Interest growing in plight of journalist held at Gitmo

Why have detainees been held at Guantánamo for six years without a mechanism to fairly determine whether they belong there?

From Prisoner 345: What happened to Al Jazeera’s Sami al-Haj in the July/August 2007 edition of the Columbia Journalism Review:

"Despite the novelty of [Sami] al-Haj’s status as the only journalist inside Guantánamo, it was a long time before he attracted much media attention. At first, even Al Jazeera was reluctant to cover his story. 'Up until around 2003, the air was very tense. You didn’t really want to investigate it too much,' said Ahmad Ibrahim, an Al Jazeera producer who has researched al-Haj’s case. 'At least to a lot of people around the world, holding people was probably justifiable due to the enormity of 9/11. And in the Arab world, the situation at Guantánamo was difficult to comprehend or believe, even that any kind of torture would be perpetrated by the U.S. A lot of people didn’t comprehend what Guantánamo stood for, and the legal arguments that were used to justify it.' In 2005, Ibrahim invited Stafford Smith to Al Jazeera’s headquarters in Doha. 'That’s when the big interest in Sami and his plight started.'

"Since then, al-Haj has become a cause célèbre in the Arab world. Ibrahim made a forty-five-minute documentary about him, Prisoner 345, and Al Jazeera regularly reports on his case. Al-Haj has also been featured in several stories in the British press. But despite repeated efforts by Ibrahim and Stafford Smith, there was until very recently almost no coverage of al-Haj in the U.S., apart from a New York Times column last October by Nicholas Kristof. Al Jazeera 'is still perceived in a very negative way' in the U.S., said Joel Campagna of the Committee to Protect Journalists. 'I think that has made people pause when looking at this case.'

"But while some journalists may distrust Al Jazeera, or may have believed Donald Rumsfeld’s discredited claim that the inmates represented the 'worst of the worst,' others may have avoided writing about detainees like al-Haj because of a more mundane bias: the simple difficulty of reporting about Guantánamo. It’s often been noted that the lopsided legal process fashioned by the Bush administration makes it virtually impossible for detainees to defend themselves.
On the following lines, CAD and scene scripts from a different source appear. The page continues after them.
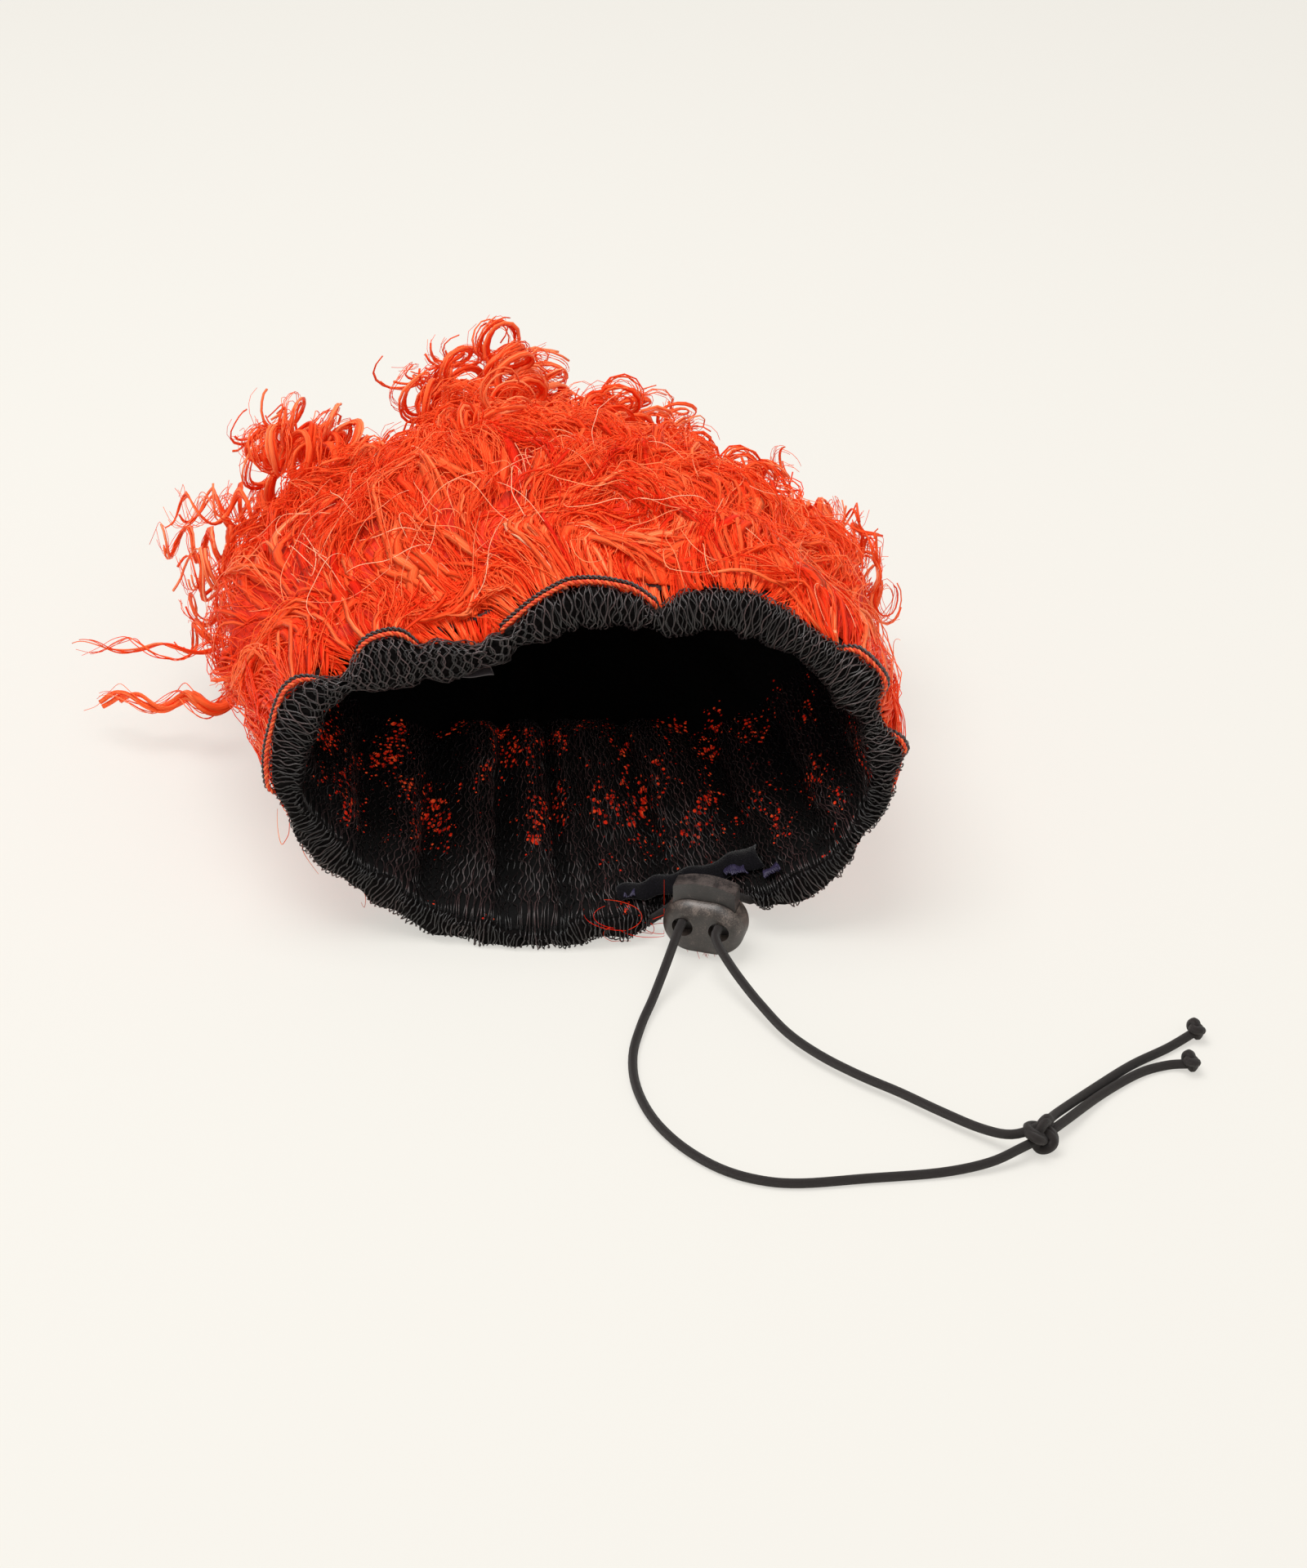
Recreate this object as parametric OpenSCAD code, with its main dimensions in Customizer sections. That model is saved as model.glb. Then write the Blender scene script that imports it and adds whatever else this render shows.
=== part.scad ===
// Costume wig of curly hair, lying on its side on a table with its opening towards -Y.
// A gathered net cap carries rows of machine-sewn hair (wefts). A round elastic runs in
// the hem of the opening and leaves it at a two-hole cord lock, then ends in a knotted loop.
// Millimetres, +Z up. The origin is on the table, under the middle of the cap.

/* [Opening] */
// Lean of the opening plane, as rise in Y for each mm of height
rim_lean = 0.33; // [0.2:0.01:0.45]
// Height of the middle of the opening above the table
rim_mid_z = 46; // [44:1:52]
// Y of the lowest point of the opening's centreline
rim_front_y = -72; // [-80:1:-64]
// Radius of the hem tube round the opening
hem_r = 4.6; // [4:0.1:5]

/* [Cap] */
// Depth of the net cap from the opening to the crown
cap_depth = 134; // [120:1:150]
// Half-width of the net dome
cap_half_w = 80; // [72:1:84]
// Half-height of the net dome
cap_half_h = 42; // [40:1:43]
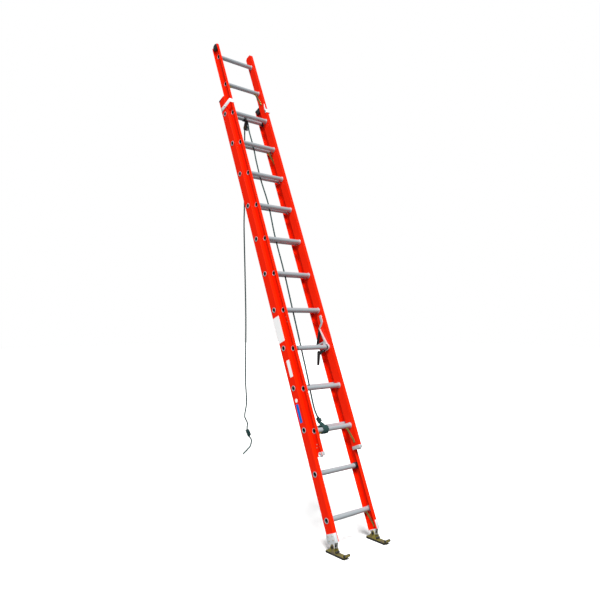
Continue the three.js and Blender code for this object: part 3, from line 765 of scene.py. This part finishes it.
# The guide brackets at the base's top: bent strap, enamelled white, round the fly's front
# flanges. Two rivets hold each to the web, and a bolt's head shows on the inside of its leg.
web_rivet = rivet("guide_rivet", 0.0052, 0.0024, rivet_metal)
for side, _ in SIDES:
    eased(f"{side}_guide", 0.0007, white_enamel, "base")
leg_face, guide_face = (corner.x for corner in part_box("right_guide"))
guide_bolt = rivet("guide_bolt", 0.0060, 0.0030, black_paint)
guide_bolt.data.transform(Matrix.Scale(-1, 4, (1, 0, 0)))
guide_bolt.data.flip_normals()
bolt_places = both_sides([(leg_face, 0.1015, 3.5566)])
joined("guide_bolts", copies(guide_bolt, bolt_places), "base")
bpy.data.objects.remove(guide_bolt)
guide_places = both_sides([(guide_face, -0.020, 3.5576), (guide_face, 0.022, 3.5576)])
joined("guide_rivets", copies(web_rivet, guide_places), "base")

# Rivets through the webs hold the braces, the lock plates and the fly's foot brackets.
web_places = both_sides([
    (fly_web, 0.079, 1.581), (fly_web, 0.079, 1.540), (fly_web, 0.060, 0.632),
    (fly_web, 0.084, 0.612), (fly_web, 0.050, 0.612),
])
joined("fly_web_rivets", copies(web_rivet, web_places), "fly")
bpy.data.objects.remove(web_rivet)

# The fly's ends: black plugs in its channels at the top, and bright brackets round its foot,
# with a cast disc inside each channel there.
for side, _ in SIDES:
    eased(f"{side}_fly_top_plug", 0.0010, black_plastic, "fly")
    eased(f"{side}_fly_foot_bracket", 0.0006, bright_zinc, "fly")

FOOT_DISC = 0.0175
channel_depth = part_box("right_fly_rail")[1].x - fly_web
disc_model = turned("disc_model", [
    (0.0052, 0.0004), (FOOT_DISC - 0.0012, 0.0004), (FOOT_DISC, 0.0016),
    (FOOT_DISC, channel_depth - 0.0022), (FOOT_DISC - 0.0014, channel_depth - 0.0008),
    (0.0110, channel_depth - 0.0008), (0.0100, channel_depth - 0.0030),
    (0.0052, channel_depth - 0.0030),
], 40)
disc_model.data.materials.append(cast_metal)
disc_places = both_sides([(fly_web, 0.0848, 0.559)])
joined("fly_foot_discs", copies(disc_model, disc_places), "fly")
bpy.data.objects.remove(disc_model)

# Glossy black caps on the upper ends of the base's rails: a lid, a plug down the channel, and a
# skirt over the back of the rail. They reach forward only as far as the fly leaves room.
RAIL_TOP = 3.6576
RAIL_DEPTH = 0.078
CAP_DEPTH = 0.042
SKIRT = 0.016
SKIRT_REACH = 0.026
LID = 0.0032
FLY_IN_BASE = 0.0280
cap_plastic = finish_of("glossy_cap", (0.016, 0.022, 0.024), (0.030, 0.038, 0.040),
                        0.26, 0, 500, 0.00008)


def bevelled_box(name, size, place, width):
    """A box with rounded edges, at its [x, ahead, along] place on the ladder."""
    bpy.ops.mesh.primitive_cube_add(size=1)
    box = bpy.context.object
    box.name = name
    box.data.transform(Matrix.Diagonal((*size, 1)))
    break_edges(box, width, segments=4)
    x, ahead, along = place
    box.data.transform(LEANED @ Matrix.Translation((x, -ahead, along)))
    return box


back = RAIL_DEPTH / 2
for side, sign in SIDES:
    x = sign * (base_web - base_flange / 2)
    lid = bevelled_box(
        f"{side}_base_lid", (base_flange, back + FLY_IN_BASE, LID),
        (x, (FLY_IN_BASE - back) / 2, RAIL_TOP + LID / 2 + 0.0002), 0.0014)
    plug = bevelled_box(
        f"{side}_base_plug",
        (base_flange - RAIL_WALL - 0.002, back - RAIL_WALL + FLY_IN_BASE - 0.0006, CAP_DEPTH),
        (sign * (base_web - RAIL_WALL / 2 - base_flange / 2),
         (FLY_IN_BASE - back + RAIL_WALL) / 2, RAIL_TOP - CAP_DEPTH / 2 + 0.0004), 0.0012)
    skirt = bevelled_box(
        f"{side}_base_skirt", (base_flange + 0.0016, SKIRT_REACH, SKIRT),
        (x, -back + SKIRT_REACH / 2 - 0.0012, RAIL_TOP + LID - SKIRT / 2 + 0.0006), 0.0030)
    for piece in (lid, plug, skirt):
        piece.data.materials.append(cap_plastic)
    joined(f"{side}_base_top_cap", [lid, plug, skirt], "base")

# The rung locks: a stamped plate on the fly's web, a triangular hook that turns on the fly's
# third rung, and a plastic finger below it. A torsion spring on the rung keeps each hook down.
# The faces at the hook's upper corner at the back are given the black finish.
BLACK_BEHIND = 0.052
BLACK_ABOVE = 0.060
lock_rung = middle("fly_rung_03")
for side, _ in SIDES:
    eased(f"{side}_lock_plate", 0.0006, bright_zinc, "fly")
    hook = eased(f"{side}_lock_hook", 0.0009, bright_zinc, f"{side}_lock")
    hook.data.materials.append(black_paint)
    # Faces far enough behind and above the rung take the second, black finish.
    for face in hook.data.polygons:
        from_rung = face.center - lock_rung
        behind, above = -from_rung.dot(AHEAD), from_rung.dot(UP_RAILS)
        if behind > BLACK_BEHIND and above > BLACK_ABOVE:
            face.material_index = 1
    eased(f"{side}_lock_finger", 0.0010, black_plastic, f"{side}_finger")

SPRING_WIRE = 0.0008
SPRING_RADIUS = 0.0189
SPRING_TURNS = 5
finger_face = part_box("right_lock_finger")[1].x
spring_points = wraps(Vector((finger_face - 0.0115, 0, 0)), Vector((finger_face - 0.0015, 0, 0)),
                      SPRING_RADIUS, SPRING_TURNS)
for side, sign in SIDES:
    curve = bpy.data.curves.new(f"{side}_spring_wire", "CURVE")
    curve.dimensions = "3D"
    curve.bevel_depth = SPRING_WIRE
    curve.bevel_resolution = 2
    curve.use_fill_caps = True
    spline = curve.splines.new("POLY")
    spline.points.add(len(spring_points) - 1)
    for point, place in zip(spline.points, spring_points):
        point.co = (sign * place.x, place.y, place.z, 1)
    wire = bpy.data.objects.new(f"{side}_lock_spring", curve)
    scene.collection.objects.link(wire)
    bpy.ops.object.select_all(action="DESELECT")
    wire.select_set(True)
    bpy.context.view_layer.objects.active = wire
    bpy.ops.object.convert(target="MESH")
    spring = bpy.context.view_layer.objects.active
    spring.name = f"{side}_lock_spring"
    spring.select_set(False)
    spring.data.transform(Matrix.Translation((0, lock_rung.y, lock_rung.z)) @ LEAN_TURN)
    spring.data.materials.append(black_paint)
    spring.data.shade_smooth()
    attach(spring, "fly")

# The pulley: a steel strap clamped on the base's top rung, and a block that swings from it with
# a grooved sheave on a riveted axle.
eased("pulley_hanger", 0.0006, black_paint, "base")
eased("pulley_block", 0.0007, black_paint, "pulley_block")
eased("pulley_axle", 0.0005, zinc, "pulley_block")
sheave_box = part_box("pulley_sheave")
half = (sheave_box[1].x - sheave_box[0].x) / 2
rim = (sheave_box[1].z - sheave_box[0].z) / 2
BORE = 0.0046
HUB = 0.0085
DISH_INNER = 0.0100
DISH_OUTER = 0.0185
FLANGE_INNER = 0.0200
DISH_DEPTH = 0.0016
GROOVE_TOP = 0.0245
GROOVE_DEPTH = 0.0059
GROOVE_HALF = 0.0048
GROOVE_STEPS = 8
groove = []
for k in range(GROOVE_STEPS + 1):
    angle = math.pi * k / GROOVE_STEPS
    groove.append((GROOVE_TOP - GROOVE_DEPTH * math.sin(angle), -GROOVE_HALF * math.cos(angle)))
flank = [
    (BORE, -half), (HUB, -half), (DISH_INNER, -half + DISH_DEPTH), (DISH_OUTER, -half + DISH_DEPTH),
    (FLANGE_INNER, -half), (rim - 0.0006, -half), (rim, -half + 0.0006),
    (rim - 0.0006, -half + 0.0014), (rim - 0.0035, -half + 0.0021),
]
other_flank = [(radius, -x) for radius, x in reversed(flank)]
sheave = turned("grooved_sheave", flank + groove + other_flank, 64)
sheave.data.transform(Matrix.Translation(sheave_axis))
sheave.data.materials.append(cast_metal)
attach(sheave, "pulley_sheave")
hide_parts("pulley_sheave")

# Labels on the left base rail: plain film, left blank, with rounded corners.
LABEL_FILM = 0.0003
LABEL_GAP = 0.00005


def label(name, low, high, ahead_low, ahead_high, material, corner=0.004):
    """A thin blank label on the left base rail's outer face, from low to high along it."""
    bpy.ops.mesh.primitive_plane_add(size=1, rotation=(0, math.pi / 2, 0))
    film = bpy.context.object
    film.name = name
    film.data.transform(Matrix.Rotation(math.pi / 2, 4, "Y"))
    film.matrix_world = Matrix.Identity(4)
    film.data.transform(Matrix.Diagonal((1, ahead_high - ahead_low, high - low, 1)))
    begin_edit(film)
    bpy.ops.mesh.bevel(offset=corner, segments=5, affect="VERTICES")
    bpy.ops.mesh.extrude_region_move(TRANSFORM_OT_translate={"value": (-LABEL_FILM, 0, 0)})
    bpy.ops.mesh.select_all(action="SELECT")
    bpy.ops.mesh.normals_make_consistent(inside=False)
    bpy.ops.object.mode_set(mode="OBJECT")
    film.select_set(False)
    film.data.transform(LEANED @ Matrix.Translation(
        (-base_web - LABEL_GAP, -(ahead_low + ahead_high) / 2, (low + high) / 2)))
    film.data.materials.append(material)
    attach(film, "base")


white_film = finish_of("white_film", (0.92, 0.93, 0.93), (0.97, 0.97, 0.97), 0.4, 0, 60, 0.00002)
blue_film = finish_of("blue_film", (0.0, 0.12, 0.56), (0.0, 0.16, 0.70),
                      0.4, 0, 60, 0.00002, specular=0.2)
label("blank_label_upper", 1.409, 1.607, -0.036, 0.037, white_film)
label("blank_label_middle", 1.136, 1.264, -0.004, 0.030, white_film)
label("blank_label_round", 0.951, 0.979, -0.016, 0.012, white_film, 0.0135)
label("blank_label_lower", 0.805, 0.939, -0.020, 0.008, blue_film)

# Floor and light: a plain pale studio. The camera sees the floor and the world as white, and
# they light the ladder with less than that.
FLOOR_BOUNCE = 0.18
WORLD_LIGHT = 0.17
bpy.ops.mesh.primitive_plane_add(size=60, location=(0, 0, -0.0005))
floor = bpy.context.object
floor.name = "studio_floor"
pale, tree, shader = shader_nodes("studio_white")
shader.inputs["Roughness"].default_value = 0.95
shader.inputs["Specular IOR Level"].default_value = 0.0
seen = tree.nodes.new("ShaderNodeLightPath").outputs["Is Camera Ray"]
floor_colour = blend_colour(tree, seen, (FLOOR_BOUNCE,) * 3, (1.0, 1.0, 1.0))
tree.links.new(floor_colour, shader.inputs["Base Color"])
floor.data.materials.append(pale)

world = bpy.data.worlds.new("studio") if scene.world is None else scene.world
scene.world = world
world.use_nodes = True
tree = world.node_tree
background = tree.nodes["Background"]
background.inputs["Color"].default_value = (1, 1, 1, 1)
background.inputs["Strength"].default_value = WORLD_LIGHT
backdrop = tree.nodes.new("ShaderNodeBackground")
backdrop.inputs["Color"].default_value = (1, 1, 1, 1)
backdrop.inputs["Strength"].default_value = 1.0
seen = tree.nodes.new("ShaderNodeLightPath").outputs["Is Camera Ray"]
either = tree.nodes.new("ShaderNodeMixShader")
tree.links.new(seen, either.inputs["Fac"])
tree.links.new(background.outputs["Background"], either.inputs[1])
tree.links.new(backdrop.outputs["Background"], either.inputs[2])
tree.links.new(either.outputs["Shader"], tree.nodes["World Output"].inputs["Surface"])


def light(name, kind, energy, direction):
    """A lamp that shines in a direction."""
    lamp = bpy.data.objects.new(name, bpy.data.lights.new(name, kind))
    lamp.data.energy = energy
    lamp.rotation_euler = direction.to_track_quat("-Z", "Y").to_euler()
    scene.collection.objects.link(lamp)
    return lamp


sun = light("overhead", "SUN", 5.2, Vector((0.36, 0.50, -0.95)))
sun.data.angle = math.radians(24)
KEY_PLACE = Vector((-4.5, -3.0, 3.5))
KEY_TARGET = Vector((0, 0, 1.8))
key = light("key", "AREA", 75, KEY_TARGET - KEY_PLACE)
key.location = KEY_PLACE
key.data.size = 2.5
scene.view_settings.view_transform = "Standard"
A lesser noticed consequence is that the withholding of evidence makes it impossible for journalists to write a conventionally 'balanced' story about individual detainees—and hence, they are less likely to write about them at all. While researching this piece, for instance, I’ve had plenty of access to al-Haj’s lawyer and to Al Jazeera, but none to the Department of Defense or al-Haj himself. This imbalance is uncomfortable, but to be deterred by it would be to miss the point. The central question underlying the case of al-Haj and the other detainees is not their guilt or innocence, but why they have been held at Guantánamo for six years without a mechanism to fairly determine whether they belong there."